How to : It’s A Long Way To The Top : B-Flat?

You can play AC/DC’s ‘It’s A Long Way To The Top’ in B-Flat if you want, but you’re making it harder to play than it really is. It’s actually played in “A” on the guitars. Yes, I know it sounds close to B-Flat and there is a reason for this… read on…

So now you’re thinking it must be because the bagpipes are in the key of B-Flat, right?

You would be forgiven for thinking that all musical instruments were designed to be played together with all other musical instruments, but that was not always the case. It wasn’t until the late 1800s that ‘musical instrument makers’ became more in tune with each other and a standard pitch emerged.

Once upon a time there were no universal standards or agreements defining the pitch of any particular note.
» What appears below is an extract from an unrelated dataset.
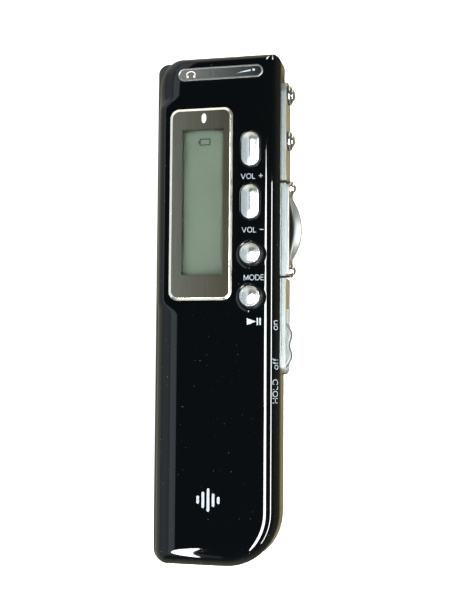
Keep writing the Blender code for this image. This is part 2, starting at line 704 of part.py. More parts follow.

For example, a French oboe might be in perfect tune with itself, but clashing horribly with an equally well tuned English piano. So even though both instruments played the same scale, there was not a common, absolute starting point. So an “A” played on that oboe, might have had a frequency of 455 Hz, while that German piano’s “A” might have been tuned to, 433 Hz – together these make noise, definitely not music.

When musicians began to travel the world the problem became blazingly evident and needed a solution. An agreement was reached to standardize the pitch of the note “A” at 440 Hz, and this is where it has remained ever since. The 440 Hz “A” and the subsequent frequencies of the rest of the scale are referred to as ‘concert pitch’.

In today’s concert pitch, B-Flat is 466 Hz, which is close to the bagpipe’s “A”. The pitch of the bagpipes “A” is hovering at around 470 Hz.

If you’re playing in a band with bagpipes then tuning the guitars’ “A” to B-Flat is recommended to get the bagpipes on the same playing field as the rest of the band.

In the following video Mark Sly from Mahalo dot com takes you through the two ways (keys) you can play AC/DC’s ‘It’s A Long Way To The Top’. There is mention of why this song sounds like it’s in B-Flat. One theory put forward is tape recording performance back in the seventies not being consistent and causing some recordings to have pitch issues. While this may have been the case with some recording it was not in this instance.

The Great Highland Bagpipe does not have its “A” tuned to 440Hz.